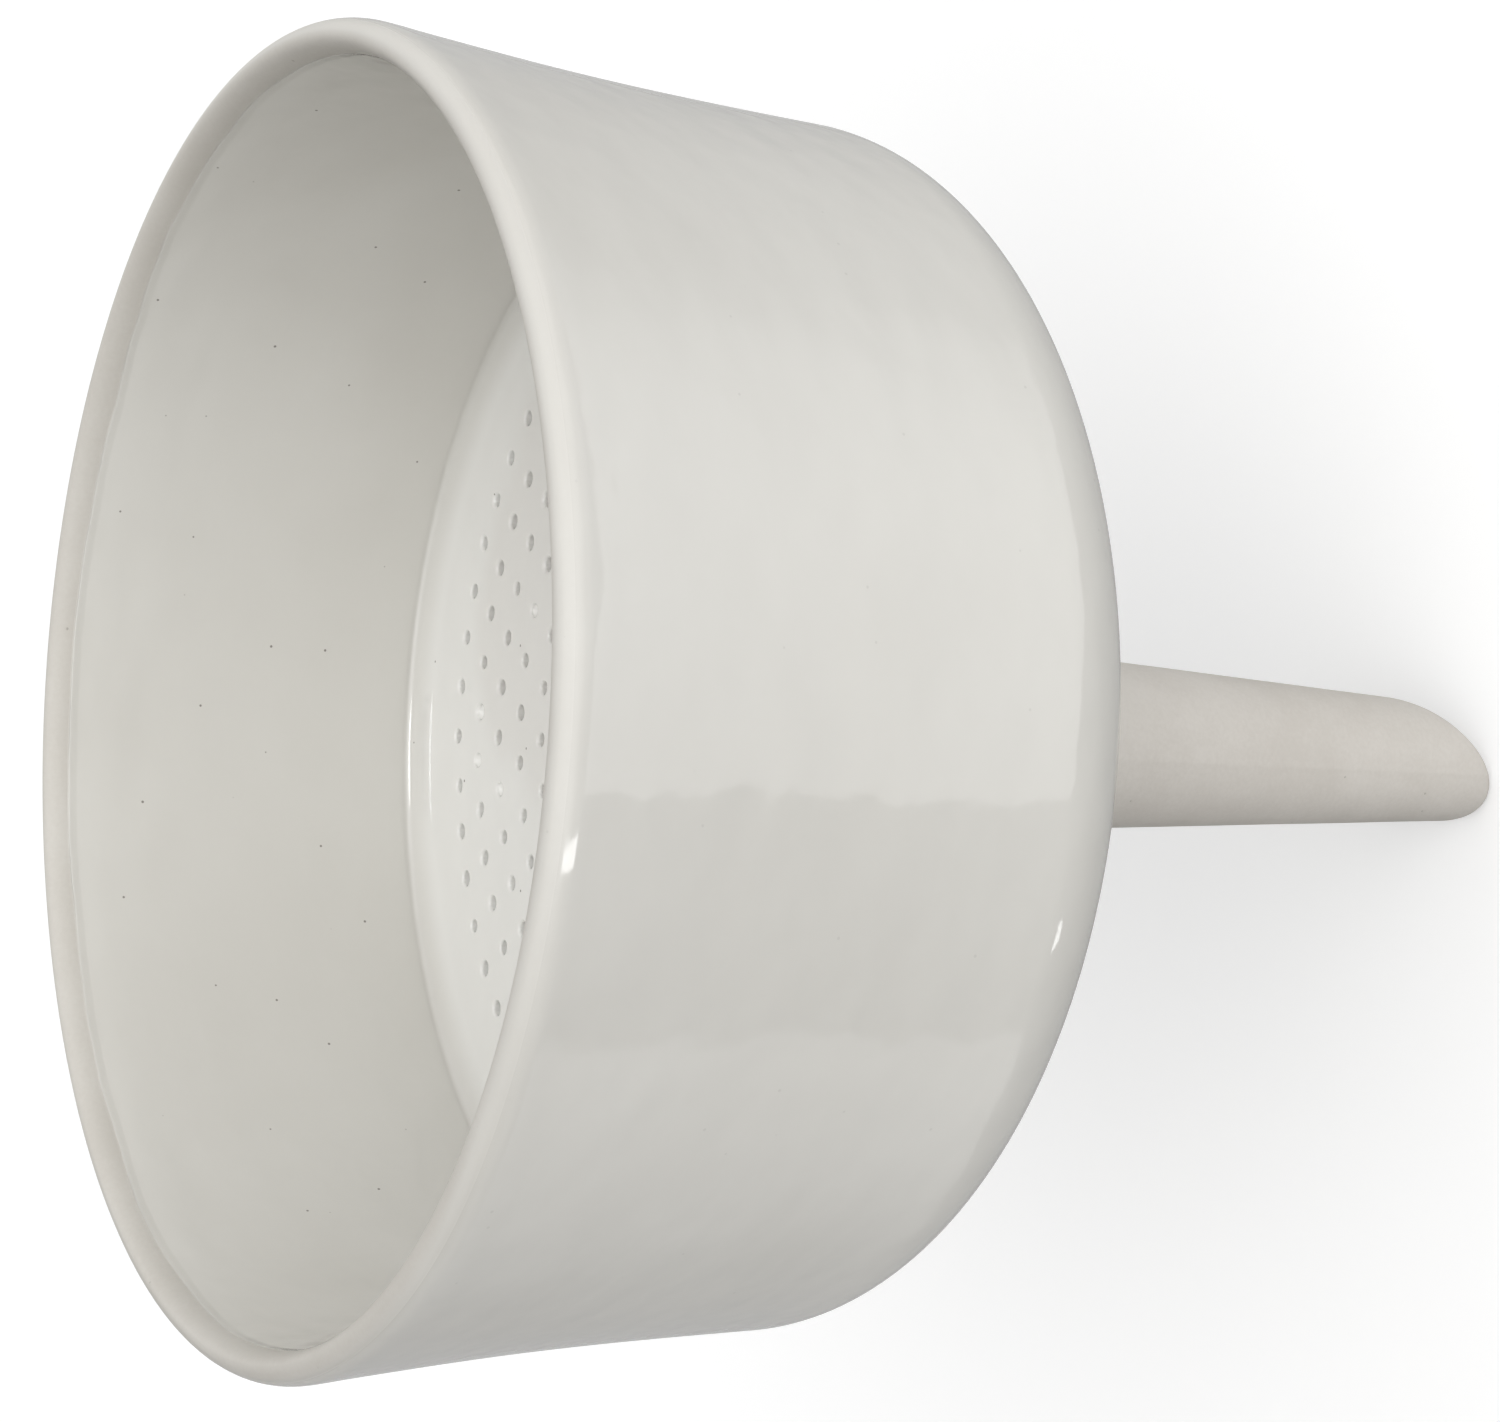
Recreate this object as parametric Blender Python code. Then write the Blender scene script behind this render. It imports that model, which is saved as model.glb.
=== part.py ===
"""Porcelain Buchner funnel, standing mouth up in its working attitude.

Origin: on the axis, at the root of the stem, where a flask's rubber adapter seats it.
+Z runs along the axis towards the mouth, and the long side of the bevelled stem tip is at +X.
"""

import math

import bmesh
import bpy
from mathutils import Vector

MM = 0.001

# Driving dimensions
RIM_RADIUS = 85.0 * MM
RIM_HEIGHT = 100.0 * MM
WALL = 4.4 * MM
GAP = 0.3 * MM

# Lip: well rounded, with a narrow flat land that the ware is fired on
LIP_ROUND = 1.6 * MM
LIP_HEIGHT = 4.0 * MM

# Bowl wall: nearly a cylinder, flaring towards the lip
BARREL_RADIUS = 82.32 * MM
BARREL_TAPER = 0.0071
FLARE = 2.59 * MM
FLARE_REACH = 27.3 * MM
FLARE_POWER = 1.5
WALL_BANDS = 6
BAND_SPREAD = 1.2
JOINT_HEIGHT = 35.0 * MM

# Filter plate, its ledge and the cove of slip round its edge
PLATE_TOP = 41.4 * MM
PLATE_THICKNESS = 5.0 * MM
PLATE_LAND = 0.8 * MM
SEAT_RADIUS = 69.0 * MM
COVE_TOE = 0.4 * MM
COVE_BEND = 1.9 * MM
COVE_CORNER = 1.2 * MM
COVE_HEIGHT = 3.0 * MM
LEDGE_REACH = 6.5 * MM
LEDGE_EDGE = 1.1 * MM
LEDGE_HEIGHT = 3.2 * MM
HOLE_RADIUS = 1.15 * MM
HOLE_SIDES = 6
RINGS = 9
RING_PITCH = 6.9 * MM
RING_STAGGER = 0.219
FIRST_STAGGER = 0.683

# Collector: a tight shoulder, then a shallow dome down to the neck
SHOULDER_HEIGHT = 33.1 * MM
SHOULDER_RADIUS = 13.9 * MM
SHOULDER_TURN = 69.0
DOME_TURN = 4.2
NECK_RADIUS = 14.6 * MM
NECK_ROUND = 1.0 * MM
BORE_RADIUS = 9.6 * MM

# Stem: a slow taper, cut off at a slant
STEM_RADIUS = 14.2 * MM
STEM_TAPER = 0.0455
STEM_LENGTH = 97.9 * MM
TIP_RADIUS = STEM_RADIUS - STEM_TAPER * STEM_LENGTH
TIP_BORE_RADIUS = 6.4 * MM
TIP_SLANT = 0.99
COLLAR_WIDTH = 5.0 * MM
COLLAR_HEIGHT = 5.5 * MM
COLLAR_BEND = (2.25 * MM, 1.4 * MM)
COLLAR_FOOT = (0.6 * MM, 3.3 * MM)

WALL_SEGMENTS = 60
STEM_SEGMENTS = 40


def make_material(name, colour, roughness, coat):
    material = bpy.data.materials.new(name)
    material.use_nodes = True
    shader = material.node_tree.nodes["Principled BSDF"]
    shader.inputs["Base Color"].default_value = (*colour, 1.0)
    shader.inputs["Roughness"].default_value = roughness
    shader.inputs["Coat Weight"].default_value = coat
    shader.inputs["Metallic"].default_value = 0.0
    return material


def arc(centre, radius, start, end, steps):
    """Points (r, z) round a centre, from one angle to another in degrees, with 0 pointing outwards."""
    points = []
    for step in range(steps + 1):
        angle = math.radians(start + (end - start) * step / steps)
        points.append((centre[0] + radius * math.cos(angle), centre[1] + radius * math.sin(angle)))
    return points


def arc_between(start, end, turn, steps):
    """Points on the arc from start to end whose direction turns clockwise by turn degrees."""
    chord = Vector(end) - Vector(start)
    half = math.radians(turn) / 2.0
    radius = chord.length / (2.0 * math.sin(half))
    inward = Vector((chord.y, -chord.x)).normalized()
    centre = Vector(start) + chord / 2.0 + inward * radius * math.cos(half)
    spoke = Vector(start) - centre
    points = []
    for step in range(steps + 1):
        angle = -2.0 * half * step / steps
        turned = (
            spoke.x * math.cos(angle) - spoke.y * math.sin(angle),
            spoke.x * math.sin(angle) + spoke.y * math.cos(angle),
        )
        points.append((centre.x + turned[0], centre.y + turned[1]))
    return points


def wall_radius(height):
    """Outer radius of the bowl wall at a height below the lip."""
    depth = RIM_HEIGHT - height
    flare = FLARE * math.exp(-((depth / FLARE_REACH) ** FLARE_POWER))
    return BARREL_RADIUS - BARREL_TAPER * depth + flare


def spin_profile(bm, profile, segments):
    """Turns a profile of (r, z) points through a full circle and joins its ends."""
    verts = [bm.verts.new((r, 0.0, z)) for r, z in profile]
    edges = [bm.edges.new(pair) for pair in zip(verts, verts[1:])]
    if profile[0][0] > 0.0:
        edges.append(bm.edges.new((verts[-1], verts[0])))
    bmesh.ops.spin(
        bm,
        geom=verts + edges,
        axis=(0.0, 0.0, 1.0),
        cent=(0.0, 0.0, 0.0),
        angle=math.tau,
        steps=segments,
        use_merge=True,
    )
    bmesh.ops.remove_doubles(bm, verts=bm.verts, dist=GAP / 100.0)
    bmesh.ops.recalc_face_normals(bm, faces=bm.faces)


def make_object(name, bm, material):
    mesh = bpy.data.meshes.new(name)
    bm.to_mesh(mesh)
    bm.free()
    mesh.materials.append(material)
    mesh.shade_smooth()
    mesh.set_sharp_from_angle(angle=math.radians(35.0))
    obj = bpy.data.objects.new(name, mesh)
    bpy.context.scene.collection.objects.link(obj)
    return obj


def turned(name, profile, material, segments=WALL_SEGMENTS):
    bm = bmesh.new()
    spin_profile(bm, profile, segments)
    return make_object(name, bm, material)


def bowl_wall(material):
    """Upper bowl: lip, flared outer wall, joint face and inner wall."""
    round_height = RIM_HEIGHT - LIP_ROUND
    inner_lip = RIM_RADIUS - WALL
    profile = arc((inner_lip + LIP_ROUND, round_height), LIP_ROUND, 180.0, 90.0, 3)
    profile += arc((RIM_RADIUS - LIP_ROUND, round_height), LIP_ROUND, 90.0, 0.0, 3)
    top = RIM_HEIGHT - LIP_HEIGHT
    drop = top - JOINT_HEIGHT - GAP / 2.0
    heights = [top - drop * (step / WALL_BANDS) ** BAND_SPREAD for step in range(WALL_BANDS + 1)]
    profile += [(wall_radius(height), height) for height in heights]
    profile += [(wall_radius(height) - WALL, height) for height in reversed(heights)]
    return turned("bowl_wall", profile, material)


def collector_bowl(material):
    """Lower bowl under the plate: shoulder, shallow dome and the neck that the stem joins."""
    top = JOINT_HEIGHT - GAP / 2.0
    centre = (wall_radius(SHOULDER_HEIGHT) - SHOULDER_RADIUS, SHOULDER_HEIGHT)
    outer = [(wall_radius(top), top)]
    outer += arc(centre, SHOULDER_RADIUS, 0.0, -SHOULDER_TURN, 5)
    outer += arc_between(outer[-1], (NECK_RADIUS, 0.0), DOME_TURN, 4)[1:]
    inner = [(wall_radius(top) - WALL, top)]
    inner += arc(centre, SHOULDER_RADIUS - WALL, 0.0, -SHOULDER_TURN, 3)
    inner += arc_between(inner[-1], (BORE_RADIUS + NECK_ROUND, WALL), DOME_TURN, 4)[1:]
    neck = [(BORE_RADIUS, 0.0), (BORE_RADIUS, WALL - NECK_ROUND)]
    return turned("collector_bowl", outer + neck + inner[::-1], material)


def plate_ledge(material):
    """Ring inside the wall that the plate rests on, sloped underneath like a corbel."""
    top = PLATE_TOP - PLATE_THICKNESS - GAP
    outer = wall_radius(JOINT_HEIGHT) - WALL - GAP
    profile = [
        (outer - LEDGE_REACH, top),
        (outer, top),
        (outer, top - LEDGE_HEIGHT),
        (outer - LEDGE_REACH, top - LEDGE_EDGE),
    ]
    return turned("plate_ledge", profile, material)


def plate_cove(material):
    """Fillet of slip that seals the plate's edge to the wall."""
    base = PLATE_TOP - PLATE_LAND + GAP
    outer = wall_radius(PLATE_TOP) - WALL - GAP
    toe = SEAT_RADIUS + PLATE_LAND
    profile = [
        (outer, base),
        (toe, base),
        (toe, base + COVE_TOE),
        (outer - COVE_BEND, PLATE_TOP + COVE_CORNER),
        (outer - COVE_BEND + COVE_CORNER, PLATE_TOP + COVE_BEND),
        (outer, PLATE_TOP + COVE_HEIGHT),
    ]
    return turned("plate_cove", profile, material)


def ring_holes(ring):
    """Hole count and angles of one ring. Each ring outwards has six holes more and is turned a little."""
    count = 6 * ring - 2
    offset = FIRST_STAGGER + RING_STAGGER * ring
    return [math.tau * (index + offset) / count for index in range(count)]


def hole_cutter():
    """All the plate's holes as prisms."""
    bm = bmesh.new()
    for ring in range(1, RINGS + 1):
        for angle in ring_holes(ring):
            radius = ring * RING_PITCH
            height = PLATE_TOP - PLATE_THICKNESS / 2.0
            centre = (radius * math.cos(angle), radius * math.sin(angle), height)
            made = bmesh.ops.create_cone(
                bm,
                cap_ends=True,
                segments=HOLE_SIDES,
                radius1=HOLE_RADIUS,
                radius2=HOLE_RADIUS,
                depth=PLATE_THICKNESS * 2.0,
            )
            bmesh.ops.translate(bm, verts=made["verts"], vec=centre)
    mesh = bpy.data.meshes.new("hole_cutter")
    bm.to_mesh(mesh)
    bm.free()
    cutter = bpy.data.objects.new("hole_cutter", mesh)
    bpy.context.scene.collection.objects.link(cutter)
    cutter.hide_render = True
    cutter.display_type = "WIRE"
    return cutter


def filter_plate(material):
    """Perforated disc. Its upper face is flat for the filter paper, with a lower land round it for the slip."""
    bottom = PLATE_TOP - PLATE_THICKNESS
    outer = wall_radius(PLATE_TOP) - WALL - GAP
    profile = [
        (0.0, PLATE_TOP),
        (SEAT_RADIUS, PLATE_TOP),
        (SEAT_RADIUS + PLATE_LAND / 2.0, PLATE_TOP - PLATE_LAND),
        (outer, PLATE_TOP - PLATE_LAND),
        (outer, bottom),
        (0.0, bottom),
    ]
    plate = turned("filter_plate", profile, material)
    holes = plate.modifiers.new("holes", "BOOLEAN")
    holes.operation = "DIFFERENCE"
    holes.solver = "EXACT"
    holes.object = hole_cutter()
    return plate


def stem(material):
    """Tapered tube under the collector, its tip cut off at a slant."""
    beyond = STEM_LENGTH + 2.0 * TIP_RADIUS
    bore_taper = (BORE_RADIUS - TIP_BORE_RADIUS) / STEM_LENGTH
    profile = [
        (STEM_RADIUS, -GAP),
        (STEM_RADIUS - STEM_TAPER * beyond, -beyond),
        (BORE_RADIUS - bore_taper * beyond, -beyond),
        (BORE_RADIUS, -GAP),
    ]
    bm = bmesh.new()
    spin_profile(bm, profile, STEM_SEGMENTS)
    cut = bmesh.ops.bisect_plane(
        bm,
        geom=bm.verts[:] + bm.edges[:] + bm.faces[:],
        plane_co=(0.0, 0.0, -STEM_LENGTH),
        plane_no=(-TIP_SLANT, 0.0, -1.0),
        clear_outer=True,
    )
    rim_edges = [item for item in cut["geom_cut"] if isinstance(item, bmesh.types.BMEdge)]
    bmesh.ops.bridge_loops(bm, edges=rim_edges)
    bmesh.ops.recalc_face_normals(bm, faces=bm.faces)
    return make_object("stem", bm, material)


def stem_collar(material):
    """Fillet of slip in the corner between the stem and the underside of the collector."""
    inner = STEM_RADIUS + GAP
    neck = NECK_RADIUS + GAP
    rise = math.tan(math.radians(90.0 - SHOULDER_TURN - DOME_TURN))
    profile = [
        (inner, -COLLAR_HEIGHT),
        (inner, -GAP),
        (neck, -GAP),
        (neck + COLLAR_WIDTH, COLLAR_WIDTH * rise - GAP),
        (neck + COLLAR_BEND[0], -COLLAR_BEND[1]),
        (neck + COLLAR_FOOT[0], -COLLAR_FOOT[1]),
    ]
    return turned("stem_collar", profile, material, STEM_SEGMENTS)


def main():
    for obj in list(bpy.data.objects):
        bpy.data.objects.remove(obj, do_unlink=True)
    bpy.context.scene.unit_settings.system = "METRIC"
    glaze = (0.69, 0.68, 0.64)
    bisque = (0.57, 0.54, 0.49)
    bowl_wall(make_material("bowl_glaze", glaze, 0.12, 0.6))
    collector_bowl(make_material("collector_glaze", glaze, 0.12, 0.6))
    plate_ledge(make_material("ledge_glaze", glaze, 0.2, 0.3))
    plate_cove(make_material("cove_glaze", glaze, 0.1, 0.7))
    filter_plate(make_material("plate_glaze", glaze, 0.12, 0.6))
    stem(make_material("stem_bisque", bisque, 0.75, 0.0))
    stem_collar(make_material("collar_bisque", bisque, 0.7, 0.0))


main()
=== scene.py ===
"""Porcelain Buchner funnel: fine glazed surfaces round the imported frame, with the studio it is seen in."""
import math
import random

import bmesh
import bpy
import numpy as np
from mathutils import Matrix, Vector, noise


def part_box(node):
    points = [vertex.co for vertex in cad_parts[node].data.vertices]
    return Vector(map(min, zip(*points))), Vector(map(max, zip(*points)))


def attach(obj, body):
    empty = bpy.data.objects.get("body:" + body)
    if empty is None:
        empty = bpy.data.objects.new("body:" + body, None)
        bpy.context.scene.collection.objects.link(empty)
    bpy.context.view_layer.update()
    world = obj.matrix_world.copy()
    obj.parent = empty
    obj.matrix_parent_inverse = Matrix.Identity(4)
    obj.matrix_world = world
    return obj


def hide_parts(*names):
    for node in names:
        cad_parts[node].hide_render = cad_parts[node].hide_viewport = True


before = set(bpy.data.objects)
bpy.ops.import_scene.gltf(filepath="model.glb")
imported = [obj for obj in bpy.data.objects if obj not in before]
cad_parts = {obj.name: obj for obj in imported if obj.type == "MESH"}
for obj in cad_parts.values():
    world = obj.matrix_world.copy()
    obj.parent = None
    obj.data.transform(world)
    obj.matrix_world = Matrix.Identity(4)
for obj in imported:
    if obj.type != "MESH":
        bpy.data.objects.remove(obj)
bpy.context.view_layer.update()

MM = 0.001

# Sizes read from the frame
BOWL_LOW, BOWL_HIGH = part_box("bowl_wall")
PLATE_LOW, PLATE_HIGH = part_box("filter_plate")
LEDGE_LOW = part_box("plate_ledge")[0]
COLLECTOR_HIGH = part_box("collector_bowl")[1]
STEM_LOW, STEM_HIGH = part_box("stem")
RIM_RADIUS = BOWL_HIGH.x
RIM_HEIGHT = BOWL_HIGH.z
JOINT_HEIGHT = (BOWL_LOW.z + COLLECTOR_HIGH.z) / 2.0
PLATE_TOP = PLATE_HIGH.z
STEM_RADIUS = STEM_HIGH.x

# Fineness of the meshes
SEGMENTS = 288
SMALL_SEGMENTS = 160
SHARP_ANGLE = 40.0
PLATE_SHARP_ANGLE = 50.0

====

What this task involves:
Your task is to give again the lines from the one containing "glaze, 0.2, 0.3))" to the one containing "bpy.context.scene.collection.objects.link(empty)", both lines included, exactly and without anything added.

Finished exercise:
    plate_ledge(make_material("ledge_glaze", glaze, 0.2, 0.3))
    plate_cove(make_material("cove_glaze", glaze, 0.1, 0.7))
    filter_plate(make_material("plate_glaze", glaze, 0.12, 0.6))
    stem(make_material("stem_bisque", bisque, 0.75, 0.0))
    stem_collar(make_material("collar_bisque", bisque, 0.7, 0.0))


main()
=== scene.py ===
"""Porcelain Buchner funnel: fine glazed surfaces round the imported frame, with the studio it is seen in."""
import math
import random

import bmesh
import bpy
import numpy as np
from mathutils import Matrix, Vector, noise


def part_box(node):
    points = [vertex.co for vertex in cad_parts[node].data.vertices]
    return Vector(map(min, zip(*points))), Vector(map(max, zip(*points)))


def attach(obj, body):
    empty = bpy.data.objects.get("body:" + body)
    if empty is None:
        empty = bpy.data.objects.new("body:" + body, None)
        bpy.context.scene.collection.objects.link(empty)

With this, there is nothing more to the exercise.